Grenell was a veteran Republican communications strategist when President George W. Bush appointed him as his Director of Communications and Public Diplomacy for the U.S. Permanent Representative to the U.N. in 2001. Before going to the U.N., Grenell served as a spokesman for several Republican officials: New York Governor George Pataki, San Diego Mayor Susan Golding, Michigan Rep. Dave Camp, and South Carolina then-Rep. Mark Sanford before he was elected governor. As a party loyalist who has been on the Republican scene for decades, no one would have fathomed a party backlash against Grenell.

Bryan J. Fischer, a conservative radio talk show host and Director of Issues Analysis for the American Family Association, tweeted, "Romney picks out & loud gay as a spokesman. If personnel is policy, his message to the pro-family community: drop dead." But contrary to Fischer's beliefs, Grenell is very much a family man. He and his partner have been together for nearly a decade. Fischer's fear is that Grenell is a proponent for marriage equality, but Grenell is only publicly critical of Democratic leaders' and Obama's lukewarm strategy toward winning it.

For example, in a March 16 op-ed titled "Gay Dems excuse Obama's failings for party invitations" in the LGBTQ D.C. newspaper the Washington Blade, Grenell challenged LGBTQ leaders for not taking a no-holds-barred stance with Obama:

Last summer, President Obama reiterated his opposition to gay marriage in New York City one day before New York politicians passed marriage equality for their state. ... The president and his political advisers surely must have calculated the con$equences [sic] for taking such a timely stand. And they must have decided there was more benefit to opposing gay marriage than supporting it. ... There are Republicans and other Democrats more supportive of gay equality issues than Obama -- and some just as tepid -- so why are gay leaders putting all their trust into a man that isn't performing?

Hard-nosed social conservatives, like Fischer, are worried about Grenell's public endorsement of same-sex marriage, the very anthesis of Romney's platform and that of the Republican party.
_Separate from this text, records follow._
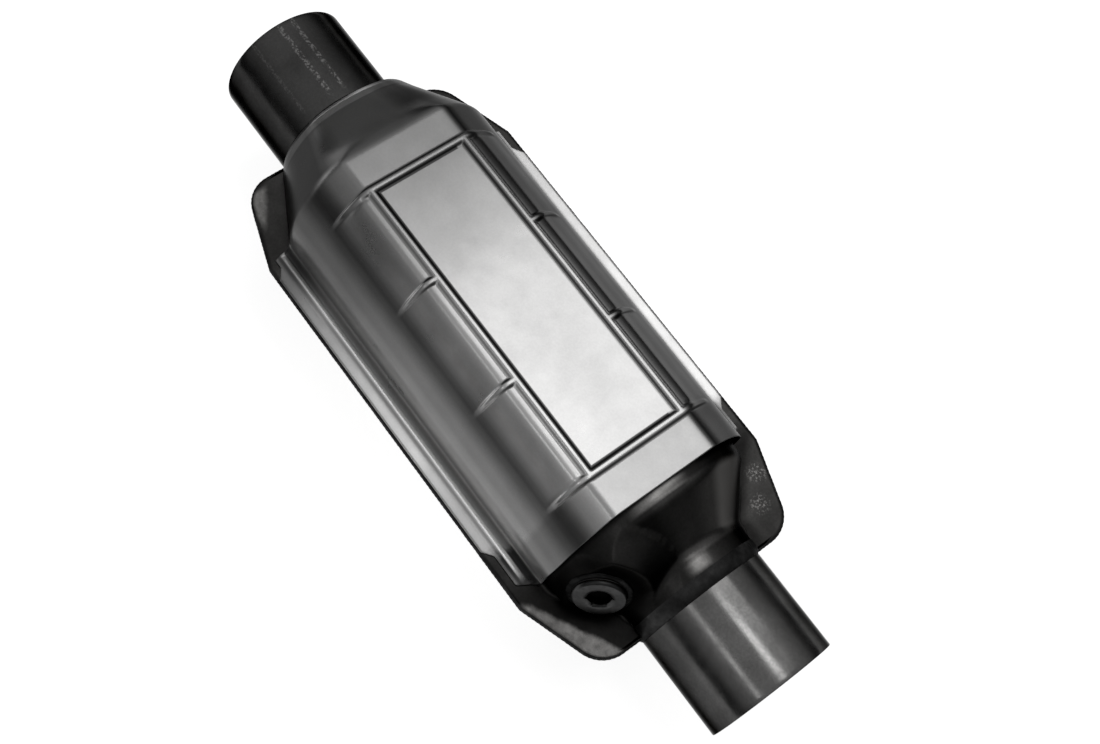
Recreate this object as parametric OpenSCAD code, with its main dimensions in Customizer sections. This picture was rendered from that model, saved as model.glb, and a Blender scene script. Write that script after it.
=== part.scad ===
// Catalytic converter with a round clamshell body, two embossed heat shields and a plugged sensor port.
// X runs along the pipes from the inlet to the outlet, and the shell halves part on the plane Z = 0.

/* [Pipes] */
// Outside diameter of both pipes
pipe_od = 63.5; // [57:0.1:68]
// Wall of both pipes
pipe_wall = 1.6; // [1.2:0.1:2.5]
// Length of pipe that stands out of each neck
pipe_reach = 55.2; // [40:0.1:75]
// Length of pipe inside each neck
pipe_insert = 11; // [8:0.5:11]
// Reduction of the pipe's radius where it is sized to fit the neck and its weld
pipe_sizing = 0.35; // [0.35:0.05:0.5]

/* [Substrate] */
// Diameter of the ceramic bricks
brick_d = 93; // [90:0.1:97]
// Length of each brick
brick_len = 84; // [78:0.5:86]
// Space between the two bricks
brick_space = 15; // [10:0.5:20]
// Width of one square channel
cell_size = 5.6; // [5.2:0.1:8]
// Wall between two channels
cell_wall = 1.1; // [1:0.1:2]
// Solid skin round the channels
brick_skin = 3; // [2:0.5:5]
// Thickness of the support mats
mat_thick = 4.8; // [3:0.1:5.5]
// Length of each wire seal
seal_len = 7; // [4:0.5:10]
// Bare length of brick between each wire seal and its mat
seal_space = 0.4; // [0.2:0.1:0.9]

/* [Shell] */
// Sheet of the shell halves
shell_wall = 1.5; // [1.2:0.1:2]
// Distance from a brick's outer end to the shoulder next to it
shoulder_space = 7.5; // [5:0.5:12]
// Length of each cone along the axis
cone_len = 22; // [20:0.5:28]
// Length of each neck
neck_len = 10.3; // [9:0.1:14]
// Bend radius of the shoulders
shoulder_bend = 10; // [6:0.5:12]
// Bend radius between cone and neck
neck_bend = 6; // [3:0.5:7]
// Width of the pinch flange outside the body
flange_w = 14.3; // [13.5:0.1:16]
// Distance from a shoulder back to where the ears start to narrow
ear_setback = 3.5; // [0:0.5:6]
// Amount by which an ear has narrowed at its square end
ear_narrowing = 13.9; // [11:0.1:16]
// Reach of the ears past the neck ends
ear_reach = 4.6; // [2:0.1:6]
// Corner radius of the ears
ear_round = 15; // [8:0.5:16]

/* [Welds] */
// Width of the weld along the flange edge
seam_w = 1; // [0.6:0.1:1.5]
// Length of the weld between a neck and its pipe
neck_weld_len = 6.7; // [6:0.1:8]
// Reach of the weld round the sensor bung
bung_weld_w = 2.4; // [1.5:0.1:3]

/* [Heat shields] */
// Sheet of the heat shields
shield_wall = 0.8; // [0.6:0.1:1]
// Air space between shell and shield at the sides
air_gap = 0.6; // [0.4:0.1:2]
// Height of a shield's arc centre over the parting plane
shield_lift = 7.7; // [6:0.1:9]
// Width of the flat top
flat_w = 53.7; // [48:0.1:56]
// Distance from the outlet shoulder back to the square cut end
cut_back = 5.1; // [3:0.1:8]
// Length of the shield's cone over the inlet end
shield_cone_len = 27.5; // [25:0.1:30]
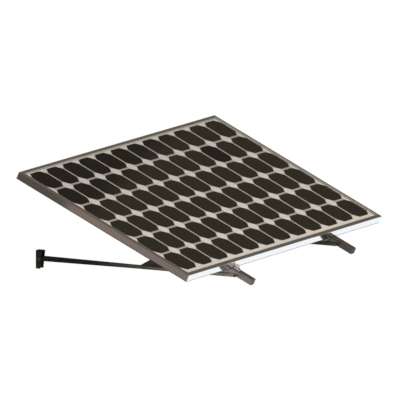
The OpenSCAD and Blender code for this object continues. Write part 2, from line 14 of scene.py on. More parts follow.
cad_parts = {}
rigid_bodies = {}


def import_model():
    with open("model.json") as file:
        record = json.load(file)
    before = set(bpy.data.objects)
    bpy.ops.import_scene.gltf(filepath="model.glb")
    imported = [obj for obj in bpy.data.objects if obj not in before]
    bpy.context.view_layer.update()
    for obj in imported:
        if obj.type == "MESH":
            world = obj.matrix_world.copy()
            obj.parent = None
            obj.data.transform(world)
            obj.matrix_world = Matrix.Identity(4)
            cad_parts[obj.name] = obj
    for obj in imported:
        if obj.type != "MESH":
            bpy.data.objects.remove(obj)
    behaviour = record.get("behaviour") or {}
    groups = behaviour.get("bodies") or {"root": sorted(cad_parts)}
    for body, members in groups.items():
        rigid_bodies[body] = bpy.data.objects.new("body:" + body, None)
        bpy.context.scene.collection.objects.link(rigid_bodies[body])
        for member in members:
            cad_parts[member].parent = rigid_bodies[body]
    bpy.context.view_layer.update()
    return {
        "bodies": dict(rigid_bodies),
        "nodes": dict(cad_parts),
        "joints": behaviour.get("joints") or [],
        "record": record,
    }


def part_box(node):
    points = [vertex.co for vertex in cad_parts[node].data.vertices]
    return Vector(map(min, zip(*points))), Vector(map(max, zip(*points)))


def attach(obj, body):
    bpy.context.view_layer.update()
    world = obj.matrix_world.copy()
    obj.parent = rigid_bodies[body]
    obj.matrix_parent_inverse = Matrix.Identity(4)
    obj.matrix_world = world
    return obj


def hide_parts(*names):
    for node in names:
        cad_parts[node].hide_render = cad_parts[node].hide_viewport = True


LOG = logging.getLogger("wall_mount")
MM = 0.001
ROOT = "root"
FRAME_SIDES = ("frame_front", "frame_rear", "frame_left", "frame_right")
RAILS = ("rail_left", "rail_right")
ACROSS = (1, 0, 0)
OUTWARDS = (0, -1, 0)

Colour = tuple[float, float, float]
Direction = tuple[float, float, float]
Socket = bpy.types.NodeSocket
Term = Union[Socket, float, Sequence[float]]


class Grain(Enum):
    """How the fine streaks of a surface run."""

    NONE = "none"
    ALONG_SLOPE = "along_slope"


def towards(azimuth: float, elevation: float) -> Vector:
    """Unit vector from the object towards a place in the room.

    Args:
        azimuth: direction in degrees, with 0 straight out from the wall and 90 to the right.
        elevation: degrees above the horizon.

    Returns:
        The vector.
    """
    a, e = math.radians(azimuth), math.radians(elevation)
    return Vector((math.sin(a) * math.cos(e), -math.cos(a) * math.cos(e), math.sin(e)))


def span(
    frame: dict, names: Sequence[str], axis: Union[Vector, Direction]
) -> tuple[float, float]:
    """Measures how far some nodes reach along a direction.

    Args:
        names: the nodes' names.
        axis: unit vector of the direction.

    Returns:
        The least and the greatest reach, in metres.
    """
    axis = Vector(axis)
    reach = [axis.dot(v.co) for name in names for v in frame["nodes"][name].data.vertices]
    return min(reach), max(reach)


@dataclass(frozen=True)
class Slope:
    """The module's own directions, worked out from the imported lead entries.

    Attributes:
        down: unit vector down the slope, away from the wall.
        up: unit vector square to the glass.
        angle: angle of the module from level, in radians.
    """

    down: Vector
    up: Vector
    angle: float

    @classmethod
    def from_record(cls, record: dict) -> "Slope":
        """Reads the slope from the axis of the module's lead entries.

        Args:
            record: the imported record.

        Returns:
            The slope.
        """
        axis = next(m["axis"] for m in record["mounts"] if m["name"] == "lead_gland_left")
        down = Vector(axis).normalized()
        up = down.cross(Vector((-1, 0, 0))).normalized()
        if up.z < 0:
            up.negate()
        return cls(down=down, up=up, angle=math.atan2(-down.z, -down.y))


@dataclass(frozen=True)
class Fade:
    """A second colour that takes over along a direction.

    Attributes:
        colour: the second colour.
        axis: direction along which it takes over.
        start: where it begins, in metres along the axis.
        end: where it has taken over.
        ragged: how far the border wanders, in metres.
        grain: size of the border's waves, in metres.
    """

    colour: Colour
    axis: Direction
    start: float
    end: float
    ragged: float = 0.0
    grain: float = 0.05


class Nodes:
    """A node tree, with short calls for the nodes that it needs."""

    def __init__(self, tree: bpy.types.NodeTree) -> None:
        """Takes the tree of a material or a world and empties it."""
        self.tree = tree
        tree.nodes.clear()

    def add(self, kind: str, **settings: object) -> bpy.types.Node:
        """Adds a node.

        Args:
            kind: the node's type name, without its ShaderNode prefix.
            settings: the node's own properties.

        Returns:
            The node.
        """
        node = self.tree.nodes.new("ShaderNode" + kind)
        for key, value in settings.items():
            setattr(node, key, value)
        return node

    def link(self, source: Socket, target: Socket) -> None:
        """Joins two sockets."""
        self.tree.links.new(source, target)

    def feed(self, target: Socket, term: Term) -> None:
        """Joins a socket to an input, or sets the input to a number or vector.

        Args:
            target: the input.
            term: the socket, number or vector.
        """
        if isinstance(term, bpy.types.NodeSocket):
            self.link(term, target)
        else:
            target.default_value = term

    def math(self, operation: str, *terms: Term) -> Socket:
        """Adds a sum on numbers.

        Args:
            operation: what it does with them.
            terms: sockets or numbers.

        Returns:
            The result's socket.
        """
        node = self.add("Math", operation=operation)
        for target, term in zip(node.inputs, terms):
            self.feed(target, term)
        return node.outputs[0]

    def vector(self, operation: str, *terms: Term) -> Socket:
        """Adds a sum on vectors.

        Args:
            operation: what it does with them.
            terms: sockets or vectors, and the number to scale by.

        Returns:
            The result's socket, a number for a product or a distance.
        """
        node = self.add("VectorMath", operation=operation)
        scaled = operation == "SCALE"
        targets = (node.inputs[0], node.inputs["Scale"]) if scaled else node.inputs
        for target, term in zip(targets, terms):
            self.feed(target, term)
        number = operation in ("DOT_PRODUCT", "DISTANCE")
        return node.outputs["Value" if number else "Vector"]

    def split(self, vector: Socket) -> bpy.types.bpy_prop_collection:
        """Parts a vector.

        Args:
            vector: the vector.

        Returns:
            The sockets X, Y and Z.
        """
        node = self.add("SeparateXYZ")
        self.link(vector, node.inputs[0])
        return node.outputs

    def ramp(
        self,
        value: Socket,
        source: tuple[float, float],
        target: tuple[float, float],
        smooth: bool = False,
    ) -> Socket:
        """Maps a range of a value onto another one, and holds it at the ends.

        Args:
            value: the value.
            source: where the range starts and ends.
            target: the results there.
            smooth: whether the ends are rounded off.

        Returns:
            The result's socket.
        """
        node = self.add("MapRange", interpolation_type="SMOOTHSTEP" if smooth else "LINEAR")
        names = ("From Min", "From Max", "To Min", "To Max")
        for name, number in zip(names, source + target):
            node.inputs[name].default_value = number
        self.link(value, node.inputs["Value"])
        return node.outputs["Result"]

    def either(self, factor: Socket, first: Socket, second: Socket) -> Socket:
        """Mixes two shaders.

        Args:
            factor: 0 for the first shader and 1 for the second.
            first: the first shader.
            second: the second shader.

        Returns:
            The mixed shader's socket.
        """
        node = self.add("MixShader")
        for target, source in zip(node.inputs, (factor, first, second)):
            self.link(source, target)
        return node.outputs[0]


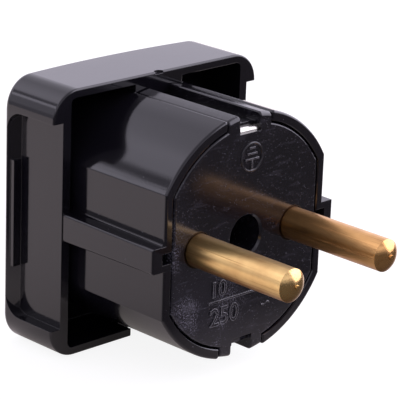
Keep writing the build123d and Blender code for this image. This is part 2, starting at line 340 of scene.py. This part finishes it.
def grain_group(name):
    """An even grain with a slower cloud: height for bump and a mask for patches."""
    tree, given, result = effect_group(
        name,
        [("Grain", "NodeSocketFloat", 4000.0), ("Cloud", "NodeSocketFloat", 120.0)],
        ["Height", "Cloud"],
    )
    where = own_place(tree)
    tree.links.new(noise(tree, where, given["Grain"], 3.0), result["Height"])
    tree.links.new(noise(tree, where, given["Cloud"], 5.0), result["Cloud"])
    return tree


EFFECTS = {"dust_specks": dust_group, "drawn_lines": lines_group, "grain_and_cloud": grain_group}


def use_effect(tree, name, **values):
    """The outputs of a shared effect, whose group is built the first time that it is asked for."""
    group = bpy.data.node_groups.get(name) or EFFECTS[name](name)
    return put(tree, "ShaderNodeGroup", values, node_tree=group).outputs


def new_finish(name, **plain):
    """A material with a Principled shader whose plain numbers are set on its own sockets."""
    made = bpy.data.materials.new(name)
    made.use_nodes = True
    shader = made.node_tree.nodes["Principled BSDF"].inputs
    for label, value in plain.items():
        shader[label].default_value = value
    return made, made.node_tree, shader


def add_bump(tree, shader, layers, edge=None):
    """Chains bump layers of (height, depth in metres, strength), over rounded edges if a radius is given."""
    inputs = {"Normal": bevelled_normal(tree, edge)} if edge else {}
    for height, depth, strength in layers:
        inputs.update({"Height": height, "Distance": depth, "Strength": strength})
        inputs["Normal"] = put(tree, "ShaderNodeBump", inputs).outputs["Normal"]
    tree.links.new(inputs["Normal"], shader["Normal"])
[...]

And with a right-wing organization like the National Organization for Marriage (NOM) endorsing Romney while pursuing objectives like courting black churches in an effort to drive a wedge between LGBTQ voters and African-American voters, some anti-gay Republicans can perceive Grenell as a potential and future flip-flopper. For example, in The National Review, Matthew J. Franck wrote, "Suppose Barack Obama comes out -- as Grenell wishes he would -- in favor of same-sex marriage in his acceptance speech at the Democratic National Convention. How fast and how publicly will Richard Grenell decamp from Romney to Obama?"

While the Romney camp attempted to do damage control after Grenell's resignation, it did nothing in terms of a public statement supporting its appointment of Grenell during the political dust-up. And during Grenell's two weeks in the post, Grenell was neither publicly put out to comment on national security matters nor used on press conference calls regarding foreign policy.

It has always been clear that Romney is neither a friend nor an ally to the LGBTQ community. But it is also evident that Romney is neither a friend nor ally to those LGBTQ Republicans who would work on his behalf to get him elected.